[Begin]
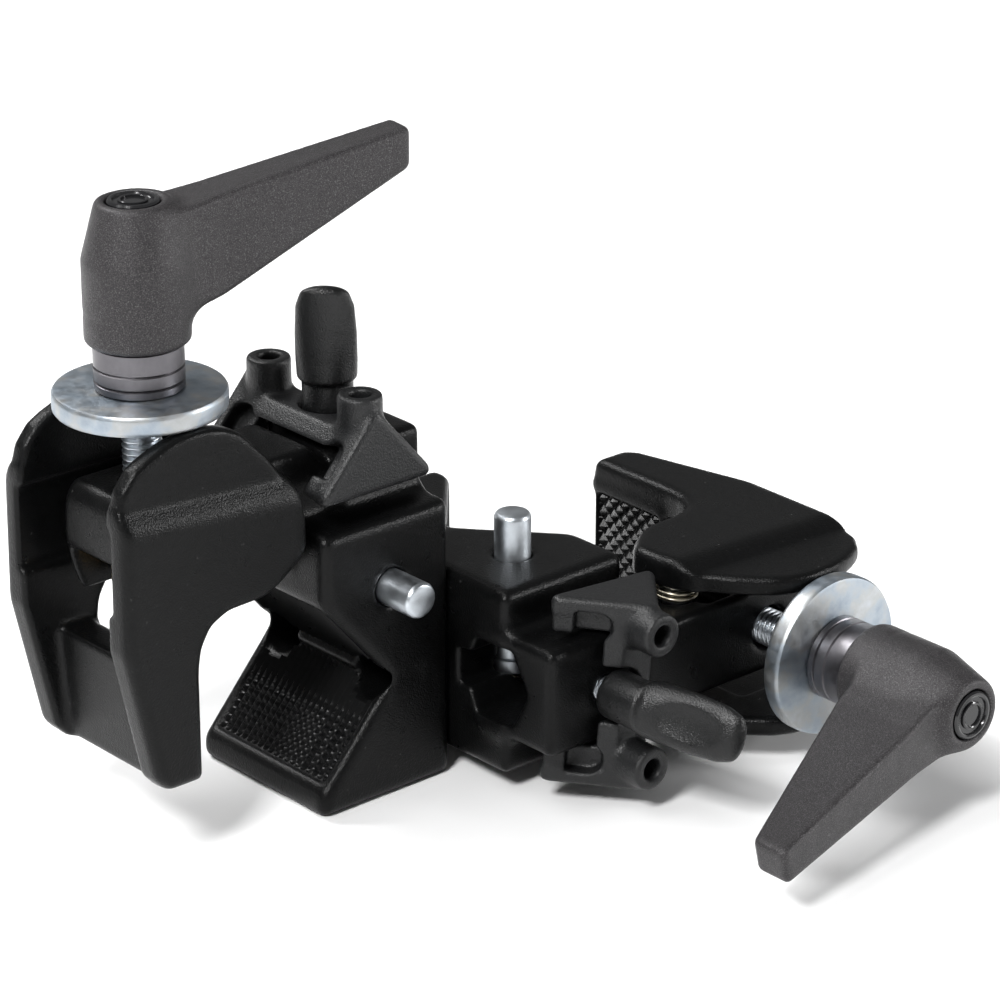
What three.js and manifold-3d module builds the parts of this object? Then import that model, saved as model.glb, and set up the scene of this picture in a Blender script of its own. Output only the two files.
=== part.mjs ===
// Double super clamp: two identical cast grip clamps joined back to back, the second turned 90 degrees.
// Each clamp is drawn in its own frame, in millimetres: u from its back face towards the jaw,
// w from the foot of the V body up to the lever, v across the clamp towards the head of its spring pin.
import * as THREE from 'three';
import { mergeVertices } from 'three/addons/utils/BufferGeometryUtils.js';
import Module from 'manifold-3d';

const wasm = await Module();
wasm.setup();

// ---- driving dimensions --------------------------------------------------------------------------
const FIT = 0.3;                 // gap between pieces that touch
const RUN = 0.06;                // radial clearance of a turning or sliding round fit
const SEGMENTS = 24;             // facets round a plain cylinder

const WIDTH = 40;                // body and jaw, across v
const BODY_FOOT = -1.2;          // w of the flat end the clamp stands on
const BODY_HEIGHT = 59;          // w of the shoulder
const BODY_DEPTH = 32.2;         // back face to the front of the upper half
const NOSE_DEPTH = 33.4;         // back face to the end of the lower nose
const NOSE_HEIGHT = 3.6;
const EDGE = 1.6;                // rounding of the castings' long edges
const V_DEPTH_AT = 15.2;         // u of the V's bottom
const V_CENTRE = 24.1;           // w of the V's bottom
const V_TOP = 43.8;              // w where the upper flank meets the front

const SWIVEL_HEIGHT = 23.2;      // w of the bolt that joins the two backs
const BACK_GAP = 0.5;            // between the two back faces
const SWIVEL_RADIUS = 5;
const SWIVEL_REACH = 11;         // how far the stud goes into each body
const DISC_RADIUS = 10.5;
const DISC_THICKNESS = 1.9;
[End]
- **TASK DESCRIPTION**:
Reproduce, please, the lines of the material from its first line down to the line containing "const SEGMENTS = 24;", keeping both ends and nothing beyond them.

- **ANSWER BELOW**:
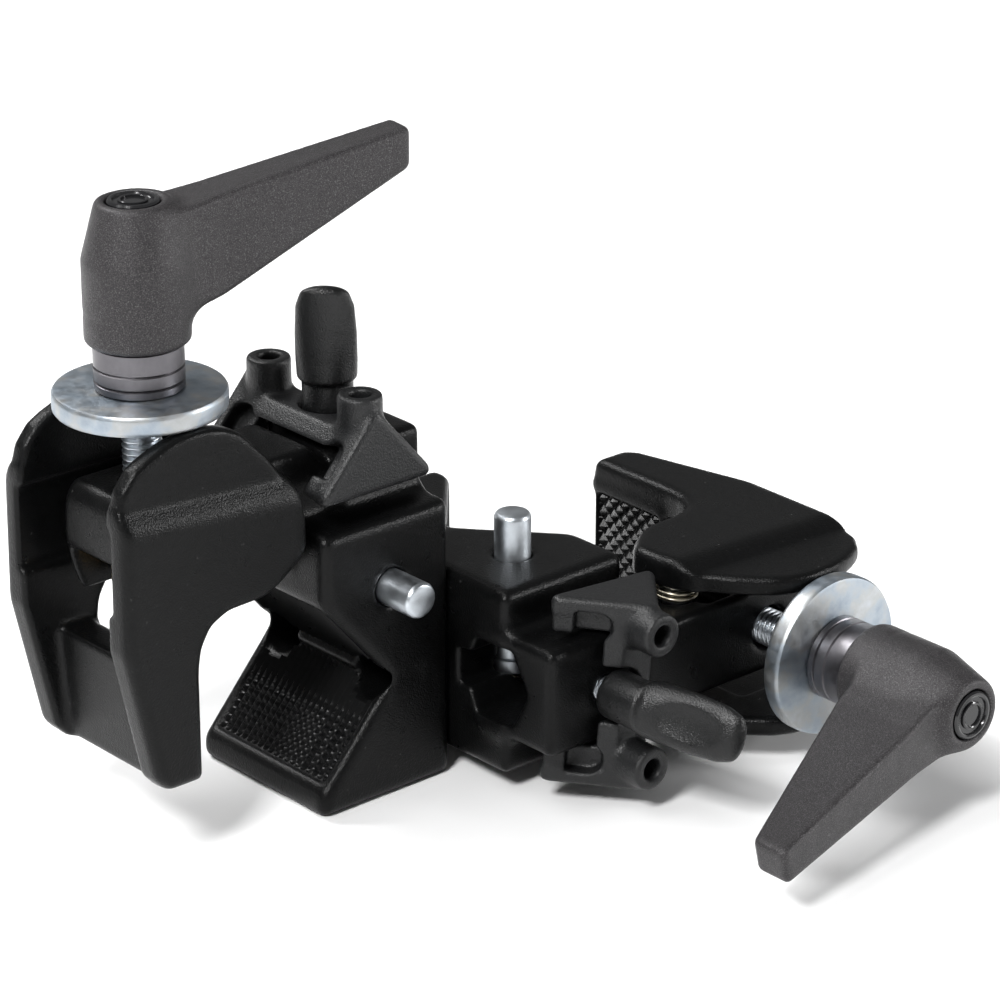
What three.js and manifold-3d module builds the parts of this object? Then import that model, saved as model.glb, and set up the scene of this picture in a Blender script of its own. Output only the two files.
=== part.mjs ===
// Double super clamp: two identical cast grip clamps joined back to back, the second turned 90 degrees.
// Each clamp is drawn in its own frame, in millimetres: u from its back face towards the jaw,
// w from the foot of the V body up to the lever, v across the clamp towards the head of its spring pin.
import * as THREE from 'three';
import { mergeVertices } from 'three/addons/utils/BufferGeometryUtils.js';
import Module from 'manifold-3d';

const wasm = await Module();
wasm.setup();

// ---- driving dimensions --------------------------------------------------------------------------
const FIT = 0.3;                 // gap between pieces that touch
const RUN = 0.06;                // radial clearance of a turning or sliding round fit
const SEGMENTS = 24;             // facets round a plain cylinder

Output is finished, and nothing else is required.